How do I find and download managed access data files?

Download managed-access data

HipSci’s managed access data is stored at the EGA. You must have completed a Data Access Agreement via the eDAM page and been sent approval for access to the data you applied for. If you have not done this step, please refer to our video or document titled “Applying for managed access data”.

Hipsci data is setup and structured in the following way within EGA. Understanding the structure will help you to hone in on the data you seek.

Data access is provided at the cohort level. A cohort comprises all donors assigned to that cohort, e.g. ‘Monogenic diabetes’ or ‘Healthy normals’. A successful data access application will grant you access to all data for your chosen cohort.

For each cohort, we distribute data from multiple assays e.g. RNA seq, WES, WGS. Each different assay within the cohort is given a different study ID. The study IDs start with the letters EGAS; for example EGAS00001000866.

Within each study ID, there are multiple datasets corresponding to different release dates. Each dataset has an ID that starts with the letters EGAD; for example EGAD00010001147. The data sets are informatively labelled to help you identify the cohort, the assay and release date. For example, “HipSci - Healthy Normals - Genotyping Array - September 2016”.

Each dataset contains files of multiple types. For example, a exome-seq dataset will contain raw sequencing, aligned sequence, and variant call files.

When new data is released for an assay, we create a new dataset to include all of the latest data files, including both the new and old data files. The new dataset therefore supercedes the old dataset, and we recommend researchers always download the newest dataset for a particular assay and disease cohort. This is why we include the release date in the dataset ID. As access is given at the cohort level, you will have access to the data in any new releases too.

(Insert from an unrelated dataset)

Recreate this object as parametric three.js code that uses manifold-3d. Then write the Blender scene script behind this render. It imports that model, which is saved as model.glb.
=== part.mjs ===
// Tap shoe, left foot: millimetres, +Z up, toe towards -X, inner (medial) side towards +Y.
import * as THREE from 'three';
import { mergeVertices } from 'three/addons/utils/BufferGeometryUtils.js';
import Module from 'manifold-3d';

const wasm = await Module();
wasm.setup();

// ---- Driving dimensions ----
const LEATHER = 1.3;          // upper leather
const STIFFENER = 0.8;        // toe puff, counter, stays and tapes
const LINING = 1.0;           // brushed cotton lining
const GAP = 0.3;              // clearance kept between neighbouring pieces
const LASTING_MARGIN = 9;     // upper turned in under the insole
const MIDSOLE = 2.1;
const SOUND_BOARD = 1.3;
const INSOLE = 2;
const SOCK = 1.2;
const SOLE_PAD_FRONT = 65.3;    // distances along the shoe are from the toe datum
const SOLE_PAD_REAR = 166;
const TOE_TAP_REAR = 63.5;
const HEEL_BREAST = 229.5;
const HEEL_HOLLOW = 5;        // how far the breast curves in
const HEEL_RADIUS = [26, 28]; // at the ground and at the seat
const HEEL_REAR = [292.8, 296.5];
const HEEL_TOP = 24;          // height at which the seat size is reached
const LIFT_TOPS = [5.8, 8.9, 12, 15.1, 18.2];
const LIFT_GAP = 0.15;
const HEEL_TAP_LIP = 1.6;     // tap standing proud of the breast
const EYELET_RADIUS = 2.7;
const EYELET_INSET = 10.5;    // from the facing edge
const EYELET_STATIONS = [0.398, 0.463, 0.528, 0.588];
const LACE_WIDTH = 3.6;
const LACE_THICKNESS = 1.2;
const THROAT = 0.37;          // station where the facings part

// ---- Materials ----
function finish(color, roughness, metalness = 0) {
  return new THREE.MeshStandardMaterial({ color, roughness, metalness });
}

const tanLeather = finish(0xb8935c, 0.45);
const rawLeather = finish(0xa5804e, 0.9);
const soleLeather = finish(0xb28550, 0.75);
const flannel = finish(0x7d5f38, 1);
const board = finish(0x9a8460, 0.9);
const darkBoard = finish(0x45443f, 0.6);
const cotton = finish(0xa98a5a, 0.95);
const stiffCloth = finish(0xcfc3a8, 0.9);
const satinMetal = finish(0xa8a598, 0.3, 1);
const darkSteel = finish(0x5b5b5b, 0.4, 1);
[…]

The HipSci website provides a EGA datasets table, which shows the most recent dataset IDs for each assay under each cohort. Click on a dataset ID and you will be offered three options:

Option #1, Looking for data access is for anyone who has not yet applied for access to the data via Electronic Data Access Management system (eDAM).

Option #2, “Want to download the data?”, if your application for data has been successful, and you are now ready to download the data. The link will take you to the dataset on the EGA website. Log in to the website using your institutional email address and password.

The EGA dataset website page has a “Downloads” section. If you have been granted access to the cohort, and if you are logged in correctly, then you will see two options:

  • Download metadata - this option will give you information about the cell lines and files; this same information is also searchable in the HipSci cell lines browser.
  • “Download data files - this is the button to click to start downloading the QC and characterization data files to your computer. We recommend users read the EGA’s download quick guide to learn about the EGA download client.

Option #3, “What is in the dataset?” is helpful for users who have not yet applied for data access, but who want to know exactly which data files belong in a dataset.